Ses réflexions furent interrompues par Damasus.

« Mais Rodney, vous êtes mort ! Il y a eu, comment dirais-je, un regrettable accident sur le site où vous vous trouviez avec – comment s'appelait-il au fait ? Ah oui, Ford. Le souffle de l'explosion a complètement détruit la grotte. Les Leaders vont … »

Rodney n'écoutait plus l'amadrien. L'explosion. Il se rappelait maintenant avoir entendu une explosion. Et Ford, qu'avait dit Damasus à propos du Lieutenant ? Pourquoi avait-il utilisé l'imparfait ?

Une migraine terrible s'était installée entre ses tempes. Il avait du mal à se concentrer. Son esprit ne parvenait pas complètement à émerger. Il ressentait encore les effets chimiques de la drogue qu'ils lui avaient administré. Et il avait soif, tellement soif. Sa gorge était plus sèche que le désert du Sahara.

Damasus, toujours assis sur son tabouret, continuait sa discussion, sur un ton léger, presque badin. « … Bien sûr, maintenant, les Leaders vont devoir prendre des mesures. Ils ne peuvent pas laisser des meurtriers déambuler librement sur … »

La voix de Damasus perdit une fois de plus de sa clarté. Rodney voyait ses lèvres bouger et un faible ronron accompagnait chacun des mots qu'il prononçait. L'amadrien semblait capable de parler, parler, parler, sans jamais avoir à reprendre son souffle. Mais Rodney se fichait bien de ce qu'il avait à raconter. Il n'avait pas envie d'en entendre davantage. Il était mort. Ford était mort. Sheppard était retourné sur Atlantis.

Il était seul.

Soif. Il avait si soif, il fallait qu'il boive un peu d'eau. S'il buvait tout irait mieux. Il pourrait à nouveau penser, réfléchir, agir. Oui, il fallait qu'il boive. Il regarda autour de lui. Le petit évier ne se trouvait pas très loin. Il se leva péniblement, se tenant au lit pour ne pas tomber. La tête lui tournait et ses oreilles bourdonnaient. Il parvint à se hisser devant l'évier et examina un moment ce qui semblait être l'arrivée d'eau. Le bourdonnement avait pris les proportions d'un réacteur d'avion. Il secoua la tête espérant chasser l'épouvantable vacarme. De petites lumières blanches se mirent à danser devant ses yeux. Il tendit la main vers ce qui tenait lieu de robinet quand ses jambes refusèrent soudain de le soutenir. Il se sentit glisser vers le sol, sa tête évitant de justesse l'évier. Il vit Damasus se lever d'un bond, renversant son tabouret. L'homme cria quelque chose. Rodney n'entendit pas ce qu'il disait ou à qui il s'adressait. Certainement pas à lui, puisqu'il était mort.

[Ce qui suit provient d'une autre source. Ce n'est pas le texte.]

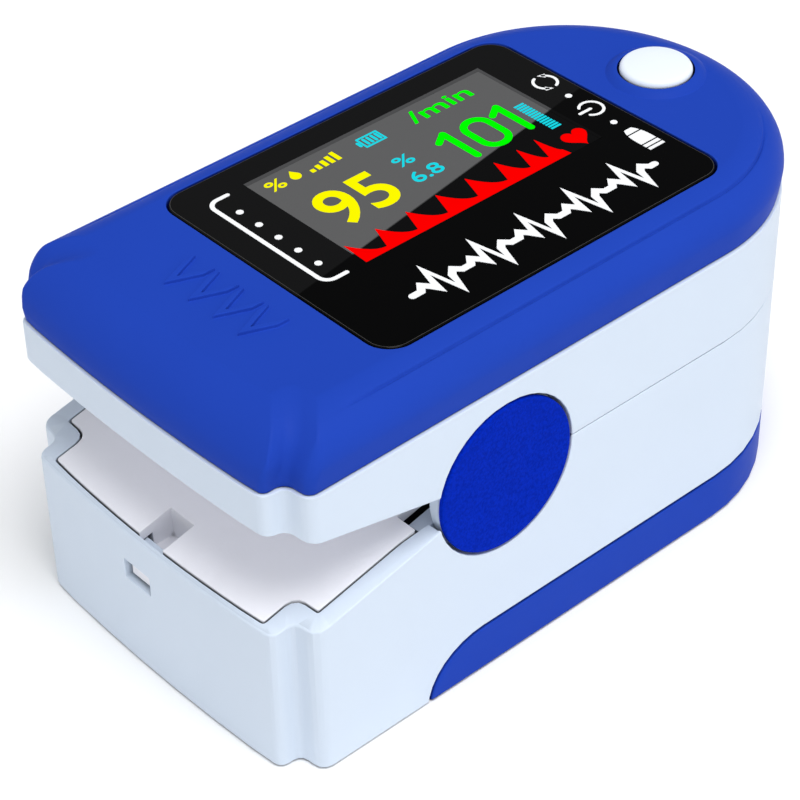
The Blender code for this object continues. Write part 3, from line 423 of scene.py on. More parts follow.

Le bourdonnement cessa soudain et la lumière blanche de la cellule s'assombrit. Oui, il devait être mort après tout. Rodney s'abandonna au silence et à l'obscurité.

TBC

(11) J'ignore si c'est vrai, mais j'ai lu une fic' en anglais dans laquelle l'auteur donnait ce nom au chat de McKay. Je trouve ce choix assez approprié à sa personnalité : Rodney pourrait se sentir proche de Saliéri, qui – dit-on – passa la dernière partie de sa vie obsédé par le génie de Mozart.

(12) Les phrases -----italique ------ indiquent un rêve.

(13) Le lac Erié est l'un des cinq grands Lacs d'Amérique du Nord. Il est le plus petit des Grands Lacs, mais néanmoins le 13e lac naturel du monde. Il est bordé par les États américains de l'Ohio, de la Pennsylvanie, de New York au sud, du Michigan à l'ouest et de la province canadienne de l'Ontario au nord (Université Libre – Wikipedia).

(14) Encore un peu de latin transformé à la mode des anciens, disons « jus de mûre » ou bien « boisson à la mûre » (je tiens à signaler que mon latin date du lycée) .

(15) Pierre à feu (The flinstones) : dessin animé américain des années 60 mettant en scène des hommes de la préhistoire et une pseudo technologie reposant sur du bric à broc néandertalien et moderne.

(16) Forensics : police scientifique.